Home loan borrowing costs got slightly more expensive today. Best-execution mortgage rates were unchanged though.
News today that Treasury would begin selling its Mortgage-Backed-Security holdings took what was already a moderately weak morning and made it even weaker. This is indicative of the challenges ahead this week. Volatility notwithstanding, consumer borrowing costs could increase more before we find out if the rates recovery will continue.
CURRENT MARKET: The "Best Execution" conventional 30-year fixed mortgage rate is 4.875% after falling to 4.75% briefly last Wednesday (not universally, but in some cases). For those looking to permanently buy down their rate to 4.75%, this quote carries higher closing costs but given the recent availability of 4.75% as a Best Execution rate, these costs may be lower than they previously were. Still, the upfront cost of permanently buying down your rate to 4.75% is not worth it to every applicant, we would generally only advise the permanent floatdown if you plan to keep your new mortgage outstanding for longer than the next 10 years. Ask your loan officer to run a breakeven analysis on any origination points they might require to cover permanent float down fees. On FHA/VA 30 year fixed "Best Execution" is back to 4.75%. 15 year fixed conventional loans are best priced at 4.125%. Five year ARMS are best priced at 3.50%, but there is much more stratification in this sector with higher or lower rates making equally as much sense depending on the lender and on the amount of time you intend to keep the loan.
PREVIOUS GUIDANCE: Still very much "stuck" at a 4.875% best execution rate, but borrowers with long term outlooks or who are otherwise not in an urgent need to obtain a loan can afford to wait to see if rates become "unstuck" in a friendly direction. It's still something we see as possible. Short term outlooks or those who must lock soon regardless of market movements are in a different position, however. Any time rates are near their best levels in over a month and you have to make a lock decision soon, risks are heavily in favor of locking. Especially in this environment driven by headline news. More volatility, less certainty = more reason to be defensive. READ MORE: Mortgage Pricing Hits Wall. Loan Demand Declines...
CURRENT GUIDANCE: Headline news driven volatility continues to be a major factor in determining the direction of mortgage rates. Meanwhile, technical developments in the Secondary Mortgage Market are creating bearish risks of their own. No change to our recent stance that favors locking for short term/sensitive outlooks and allows for longer term/less urgent outlooks to wait for an additional recovery in mortgage rates. But to reiterate, we think that in the short term, rates need to get a bit worse before they could get better in the longer term.
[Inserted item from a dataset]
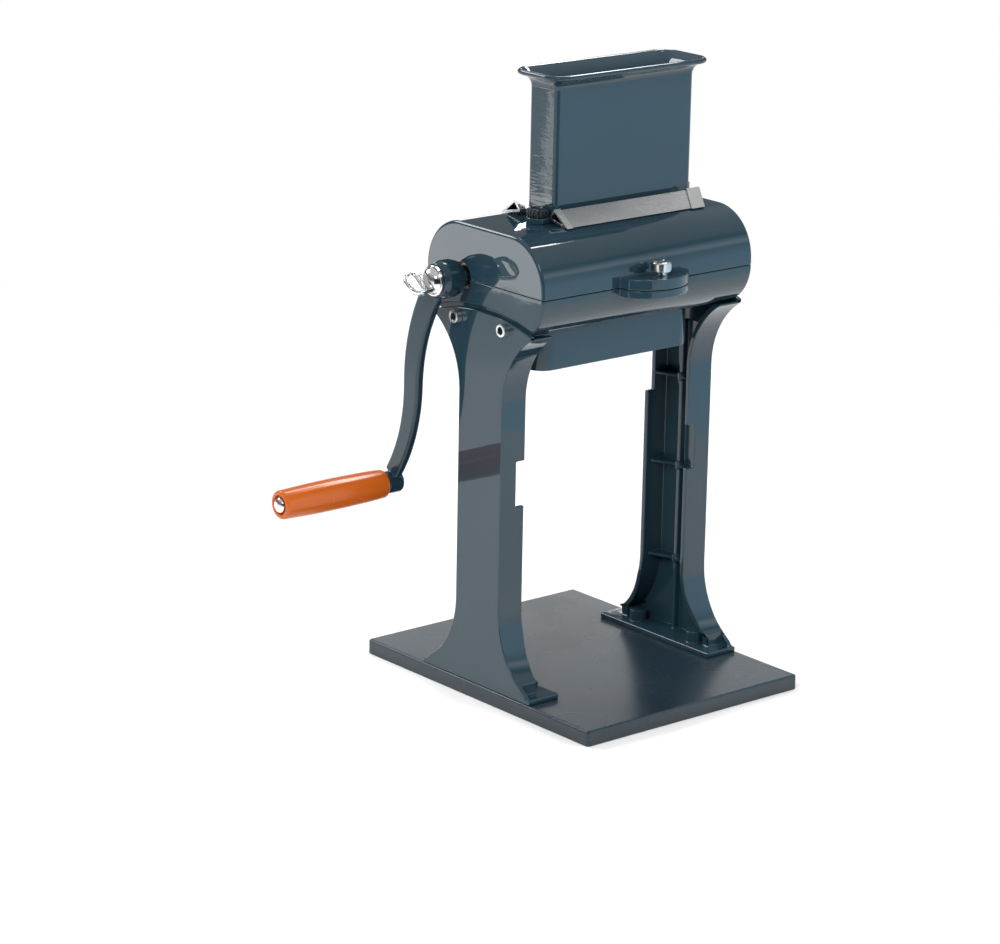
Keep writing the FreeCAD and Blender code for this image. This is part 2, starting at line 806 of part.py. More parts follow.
def makeCrankArm():
    rear = armEdge(1)
    front = armEdge(-1)
    steps = [front[1] + front[2], front[3] + front[4], rear[4], rear[3] + rear[2], rear[1] + rear[0],
             front[0]]
    edges = pathEdges(front[0], steps, lambda y, z: Vector(armOuterX, y, z))
    arm = Part.Face(Part.Wire(edges)).extrude(Vector(armThick, 0, 0))
    longEdges = [e for e in arm.Edges if e.Length > crankDrop / 4 and e.BoundBox.XLength < 1e-3]
    arm = arm.makeChamfer(armEdgeBevel, longEdges)
    profile = [(bossStart, 0), (bossStart, crankBossRadius - bossBevel),
               (bossStart + bossBevel, crankBossRadius), (bossEnd - bossEndBevel, crankBossRadius),
               (bossEnd, crankBossRadius - bossEndBevel), (bossEnd, 0)]
    boss = spunX(profile, crankY, crankZ)
    half = squareDrive / 2 + runClear
    square = box(hubOuterX - 1, hubInnerX + 1, rollerY - half, rollerY + half, rollerZ - half, rollerZ + half)
    drilling = rodX(gripBoltRadius, bossStart - 1, bossEnd - boltTipClear, crankY, crankZ)
    return cutAway(fused([arm, hubBarrel(), boss]), [square, drilling])


def hubBarrel():
    # barrel with a band round its middle, turned about the shaft
    band = hubLength * 0.2
    middle = (hubInnerX + hubOuterX) / 2
    profile = [(hubOuterX, 0), (hubOuterX, hubEndRadius), (middle - band, hubMidRadius),
               (middle + band, hubMidRadius), (hubInnerX, hubEndRadius), (hubInnerX, 0)]
    return spunX(profile, rollerY, rollerZ)


def makeGripBolt():
    # low domed head in the recess of the grip, and a shank that ends in the boss of the arm
    seat = bossStart - gripGap - gripLength + gripRecessDepth - boltHeadLift
    crown = seat - boltHeadHeight
    tip = bossEnd - boltTipShort
    profile = [(crown, 0), (crown + boltHeadLift, boltHeadRadius / 2),
               (seat - boltHeadHeight / 2, boltHeadRadius * 0.88), (seat, boltHeadRadius),
               (seat, gripBoltRadius), (tip, gripBoltRadius), (tip, 0)]
    return spunX(profile, crankY, crankZ)


def makeGrip():
    # slightly barrelled, with rounded ends and a recess for the head of its bolt
    x1 = bossStart - gripGap
    x0 = x1 - gripLength
    seat = x0 + gripRecessDepth
    bore = gripBoltRadius + runClear
    low = gripEndRadius - gripEndRound
    k = gripEndRound * (1 - math.sqrt(0.5))
    steps = [(seat, gripRecessRadius), (x0, gripRecessRadius), (x0, low),
             (x0 + k, gripEndRadius - k, x0 + gripEndRound, gripEndRadius),
             ((x0 + x1) / 2, gripMidRadius, x1 - gripEndRound, gripEndRadius),
             (x1 - k, gripEndRadius - k, x1, low), (x1, bore), (seat, bore)]
    edges = pathEdges((seat, bore), steps, lambda x, r: Vector(x, crankY + r, crankZ))
    face = Part.Face(Part.Wire(edges))
    return face.revolve(Vector(0, crankY, crankZ), Vector(1, 0, 0), 360)


def makeWingScrew():
    face = hubOuterX - faceGap
    flange = face - wingFlangeLength
    cone = flange - wingConeLength
    profile = [(face + wingShankLength, 0), (face + wingShankLength, wingShank), (face, wingShank),
               (face, wingFlangeRadius), (flange, wingFlangeRadius - 0.4),
               (cone, wingNeckRadius), (cone - 2, wingNeckRadius - 1), (cone - 2, 0)]
    body = spunX(profile, rollerY, rollerZ)
    # flat wing with a long hole, standing out along the axis
    x0 = cone + 1
    x1 = cone + 1 - wingTabLength
    y, z = rollerY, rollerZ
    low = z - wingTabThick / 2
    rootHalf = wingTabHalf * 0.75
    shoulder = x0 - wingTabLength * 0.35
    steps = [(x0, y + rootHalf), (shoulder, y + wingTabHalf), (x1, y, shoulder, y - wingTabHalf)]
    tab = slabZ((x0, y - rootHalf), steps, low, low + wingTabThick)
    holeX = x0 - wingTabLength * 0.52
    near = holeX + wingHoleHalf
    far = holeX - wingHoleHalf
    y0 = y - wingHoleReach
    y1 = y + wingHoleReach
    steps = [(near, y1), (holeX, y1 + wingHoleHalf, far, y1), (far, y0)]
    edges = pathEdges((near, y0), steps + [(holeX, y0 - wingHoleHalf, near, y0)],
                      lambda px, py: Vector(px, py, low - 1))
    hole = Part.Face(Part.Wire(edges))
    tab = tab.cut(hole.extrude(Vector(0, 0, wingTabThick + 2)))
    tab.rotate(Vector(0, y, z), Vector(1, 0, 0), wingTilt)
    return fused([body, tab])


# ---- legs --------------------------------------------------------------------
def legOutline(inset):
    # front and rear edges share one shape: straight shank, flared head and flared foot
    half = legHalfWidth - inset
    head = headFlare + inset
    foot = footFlare + inset
    headY = headHalf - inset
    headZ = headStart + math.sqrt(head ** 2 - (head - (headY - half)) ** 2)
    midZ = headStart + (headZ - headStart) * 0.5
    midY = half + head - math.sqrt(head ** 2 - (midZ - headStart) ** 2)
    creaseY = footCreaseHalf - inset
    creaseZ = footFlareTop - math.sqrt(foot ** 2 - (foot - (creaseY - half)) ** 2)
    lowZ = (creaseZ + footFlareTop) / 2
    lowY = half + foot - math.sqrt(foot ** 2 - (footFlareTop - lowZ) ** 2)
    return {"half": half, "head": (headY, headZ), "headMid": (midY, midZ), "crease": (creaseY, creaseZ),
            "footMid": (lowY, lowZ)}


def legSlab(inset, x0, x1, top, foot):
    # top is a list of steps from the rear tip of the head to the front tip
    o = legOutline(inset)
    kneeY = footKneeHalf - inset
    footY = footHalf - inset
    low = baseThick + foot
    kneeZ = low + footKneeRise
    steps = [(-kneeY, kneeZ), (-o["crease"][0], o["crease"][1]),
             (-o["footMid"][0], o["footMid"][1], -o["half"], footFlareTop), (-o["half"], headStart),
             (-o["headMid"][0], o["headMid"][1], -o["head"][0], o["head"][1])]
    steps += top
    steps += [(o["head"][0], o["head"][1]), (o["headMid"][0], o["headMid"][1], o["half"], headStart),
              (o["half"], footFlareTop), (o["footMid"][0], o["footMid"][1], o["crease"][0], o["crease"][1]),
              (kneeY, kneeZ), (footY, low)]
    return slabX((-footY, low), steps, x0, x1)


def makeLeftLeg():
    xOut = -legOuterX
    xWeb = xOut + legWeb
    xIn = xOut + legDepth
    tipZ = legTopArch - archRadius + math.sqrt(archRadius ** 2 - headHalf ** 2)
    arch = [(-headHalf, tipZ), (0, legTopArch, headHalf, tipZ)]
    solid = legSlab(0, xOut, xIn, arch, 0.0)
    inner = legSlab(legFlange, xWeb, xIn + 1, [(-headHalf + legFlange, legTopArch + 20),
                                               (headHalf - legFlange, legTopArch + 20)], footPlateThick)
    leg = solid.cut(inner)
    # the head clears the rounded underside of the housing
    start, steps = lowerOutline(-archClear)
    leg = leg.cut(slabX(start, steps, xWeb, xIn + 1))
    innerTop = floorBottom + legInnerRise
    leg = leg.cut(box(xWeb, xIn + 1, -headHalf - 1, headHalf + 1, innerTop, seamHeight))
    # cut-outs in the inner edges of the two flanges
    edgeIn = legHalfWidth - legFlange - 1
    edgeOut = legHalfWidth + 1
    stepTop = rearStepHeight + rearStepTall
    tools = [box(xIn - notchDepth, xIn + 1, -edgeOut, -edgeIn, notchLow, notchHigh),
             box(xIn - rearStepDepth, xIn + 1, edgeIn, edgeOut, rearStepHeight, stepTop)]
    # the flanges grow narrower towards the foot
    footTop = baseThick + footPlateThick
    taper = [Vector(xIn - footTaperDepth, 0, footTop), Vector(xIn + 1, 0, footTaperHeight),
             Vector(xIn + 1, 0, footTop)]
    taper = Part.Face(Part.makePolygon(taper + [taper[0]])).extrude(Vector(0, 2 * footHalf, 0))
    taper.translate(Vector(0, -footHalf, 0))
    leg = cutAway(leg, tools + [taper])
    foot = box(xOut, xOut + footPlateWidth, -footHalf, footHalf, baseThick, footTop)
    pieces = [leg, foot]
    # stiffening: a low keel up the middle and tapered ribs across to both flanges
    pieces.append(box(xWeb - 1, xWeb + legKeelHeight, -legKeelThick / 2, legKeelThick / 2,
                      footTop, floorBottom - legKeelDrop))
    inside = legHalfWidth - legFlange + 0.5
    for z in legRibHeights:
        outline = [Vector(xWeb - 1, -inside, z), Vector(xWeb + legRibEdge - 4, -inside, z),
                   Vector(xWeb + legKeelHeight, 0, z), Vector(xWeb + legRibEdge - 4, inside, z),
                   Vector(xWeb - 1, inside, z)]
        pieces.append(Part.Face(Part.makePolygon(outline + [outline[0]])).extrude(Vector(0, 0, legRibThick)))
        pieces.append(rodZ(pinBossRadius, xWeb + legKeelHeight - 1, 0, z - 2, z + legRibThick + 2))
    for side in (-1, 1):
        pieces.append(rodZ(footBossRadius, -baseScrewX, side * baseScrewY, footTop - 1,
                           footTop + footBossHeight))
    leg = fused(pieces)
    tools = []
    for side in (-1, 1):
        tools.append(rodZ(baseScrewShank, -baseScrewX, side * baseScrewY, baseThick - 1,
                          footTop + footBossHeight - baseScrewTip))
        tools.append(rodX(capShankRadius + baseScrewClear, xOut - 1, xWeb + 1, side * legScrewSpread,
                          legScrewHeight))
    return cutAway(leg, tools)


def capScrew(side, y):
    # socket head cap screw lying along X, head outwards
    seat = -(legOuterX + 0.02)
    head = rodX(capHeadRadius, seat - capHeadHeight, seat, y, legScrewHeight)
    shank = rodX(capShankRadius, seat, seat + capShankLength, y, legScrewHeight)
    face = seat - capHeadHeight
    socket = hexX(capSocketAcross, face - 1, face + capSocketDepth, y, legScrewHeight)
    screw = fused([head, shank]).cut(socket)
    return screw if side < 0 else mirroredX(screw)


# ---- base --------------------------------------------------------------------
def makeBaseBoard():
    board = box(-baseLength / 2, baseLength / 2, -baseDepth / 2, baseDepth / 2, 0, baseThick)
    upright = [e for e in board.Edges if e.BoundBox.ZMax - e.BoundBox.ZMin > baseThick - 0.1]
    board = board.makeFillet(baseCorner, upright)
    top = [e for e in board.Edges if e.BoundBox.ZMin > baseThick - 1e-4]
    board = board.makeChamfer(baseEdgeBevel, top)
    tools = []
    for sx in (-1, 1):
        for sy in (-1, 1):
            tools.append(rodZ(baseScrewShank + baseScrewClear, sx * baseScrewX, sy * baseScrewY,
                              -1, baseThick + 1))
            tools.append(spunZ(screwHead(faceGap), sx * baseScrewX, sy * baseScrewY))
    return cutAway(board, tools)


def screwHead(grow):
    # countersunk head, flush with the underside of the board
    rise = baseScrewHeadHeight + 2 * grow
    return [(0, -grow), (baseScrewHead + 2 * grow, -grow), (baseScrewShank, rise), (0, rise)]


def makeBaseScrews():
    screws = []
    z1 = baseScrewSink + baseScrewHeadHeight
    z2 = baseThick + footPlateThick + footBossHeight - baseScrewTip - 1
    for sx in (-1, 1):
        for sy in (-1, 1):
            profile = [(0, baseScrewSink), (baseScrewHead, baseScrewSink), (baseScrewShank - 0.02, z1),
                       (baseScrewShank - 0.02, z2), (0, z2)]
            screws.append(spunZ(profile, sx * baseScrewX, sy * baseScrewY))
    return screws


def main():
    save("base_board", makeBaseBoard())
    save("base_screws", makeBaseScrews())
    leftLeg = makeLeftLeg()
    save("left_leg", leftLeg)
    save("right_leg", mirroredX(leftLeg))
    save("leg_screws", [capScrew(sx, sy * legScrewSpread) for sx in (-1, 1) for sy in (-1, 1)])
    save("lower_housing", makeLowerHousing())
    save("cover", makeCover())
    save("hopper", makeHopper())
    save("left_hopper_knob", makeHopperKnob(-1))
    save("right_hopper_knob", makeHopperKnob(1))
    save("front_thumb_screw", makeThumbScrew(-1))
    save("rear_thumb_screw", makeThumbScrew(1))
    save("shaft_bushings", makeBushings())
    save("drive_shaft", makeDriveShaft())
    save("idle_shaft", makeShaft(-rollerY, -innerEndX + faceGap, halfPitch))
    save("drive_blades", makeBlades(rollerY, 0.0))
    save("idle_blades", makeBlades(-rollerY, halfPitch))
    save("drive_spacers", makeSpacers(rollerY, 0.0))
    save("idle_spacers", makeSpacers(-rollerY, halfPitch))
    save("drive_stack_nut", makeStackNut(rollerY, 0.0))
    save("idle_stack_nut", makeStackNut(-rollerY, halfPitch))
    save("drive_gear", makeGear(rollerY, 0.0))
    save("idle_gear", makeGear(-rollerY, 0.5))
    save("drive_gear_key", makeGearKey(rollerY))
    save("idle_gear_key", makeGearKey(-rollerY))
    save("front_comb", makeComb(-1, halfPitch))
    save("rear_comb", makeComb(1, 0.0))
    save("front_comb_clips", makeCombClips(-1))
    save("rear_comb_clips", makeCombClips(1))
    save("crank_arm", makeCrankArm())
    save("grip_bolt", makeGripBolt())
    save("crank_grip", makeGrip())
    save("wing_screw", makeWingScrew())


main()
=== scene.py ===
import math

import bmesh
import bpy
from mathutils import Matrix, Vector


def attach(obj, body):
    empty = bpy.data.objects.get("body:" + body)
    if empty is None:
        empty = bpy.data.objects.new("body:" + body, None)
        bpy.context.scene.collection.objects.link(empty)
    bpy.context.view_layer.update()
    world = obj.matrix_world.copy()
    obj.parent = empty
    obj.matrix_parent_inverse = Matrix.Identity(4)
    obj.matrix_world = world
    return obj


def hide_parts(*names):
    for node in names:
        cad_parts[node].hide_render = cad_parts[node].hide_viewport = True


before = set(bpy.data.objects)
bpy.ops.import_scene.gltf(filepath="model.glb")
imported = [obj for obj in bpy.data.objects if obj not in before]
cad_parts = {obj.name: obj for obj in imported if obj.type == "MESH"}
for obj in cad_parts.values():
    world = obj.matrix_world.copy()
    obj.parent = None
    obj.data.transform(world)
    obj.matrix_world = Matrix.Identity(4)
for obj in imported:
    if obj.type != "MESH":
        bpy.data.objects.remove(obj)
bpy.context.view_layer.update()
mm = 0.001
print("frame loaded:", len(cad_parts), "nodes")


class Wire:
    # a node's output that Python's own signs can calculate with
    def __init__(self, nodes, socket):
        self.nodes = nodes
        self.socket = socket

    def __add__(self, other):
        return self.nodes.calculate("ADD", self, other)

    def __radd__(self, other):
        return self.nodes.calculate("ADD", other, self)

    def __sub__(self, other):
        return self.nodes.calculate("SUBTRACT", self, other)

    def __rsub__(self, other):
        return self.nodes.calculate("SUBTRACT", other, self)

    def __mul__(self, other):
        return self.nodes.calculate("MULTIPLY", self, other)

    def __rmul__(self, other):
        return self.nodes.calculate("MULTIPLY", other, self)

    def __gt__(self, other):
        return self.nodes.calculate("GREATER_THAN", self, other)

    def __abs__(self):
        return self.nodes.calculate("ABSOLUTE", self, 0.0)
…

ECON CALENDAR: THE WEEK AHEAD
(In reality the calendar of planned events will probably matter less in the days ahead. It's what hasn't happend yet in Japan/Libya/Mideast that matter most.)
"Best Execution" is the most efficient combination of note
rate offered and points paid at closing. This note rate is determined based on
the time it takes to recover the points you paid at closing (discount) vs. the
monthly savings of permanently buying down your mortgage rate by 0.125%.
When deciding on whether or not to pay points, the borrower must have an idea
of how long they intend to keep their mortgage. For more info, ask you
originator to explain the findings of their "breakeven analysis" on
your permanent rate buydown costs.
Important Mortgage Rate Disclaimer: The "Best Execution" loan pricing quotes shared above are generally seen as the more aggressive side of the primary mortgage market. Loan originators will only be able to offer these rates on conforming loan amounts to very well-qualified borrowers who have a middle FICO score over 740 and enough equity in their home to qualify for a refinance or a large enough savings to cover their down payment and closing costs. If the terms of your loan trigger any risk-based loan level pricing adjustments (LLPAs), your rate quote will be higher. If you do not fall into the "perfect borrower" category, make sure you ask your loan originator for an explanation of the characteristics that make your loan more expensive. "No point" loan doesn't mean "no cost" loan. The best 30 year fixed conventional/FHA/VA mortgage rates still include closing costs such as: third party fees + title charges + transfer and recording. Don't forget the intense fiscal frisking that comes along with the underwriting process.
A flight to safety happens when investors are nervous about owning risky assets like stocks, but do not want to miss out on earning a return on their funds, so they allocate their money into risk-free government guaranteed U.S Treasury debt to provide a safe-haven AND an investment return. As benchmark Treasury yields fall on "flight to safety" buyer demand, prices of mortgage-backed securities move higher in unison. This allows lenders to reprice their rate sheets for the better and gives originators an opportunity to offer fence-sitting borrowers lower mortgage rates or more competitive closing costs.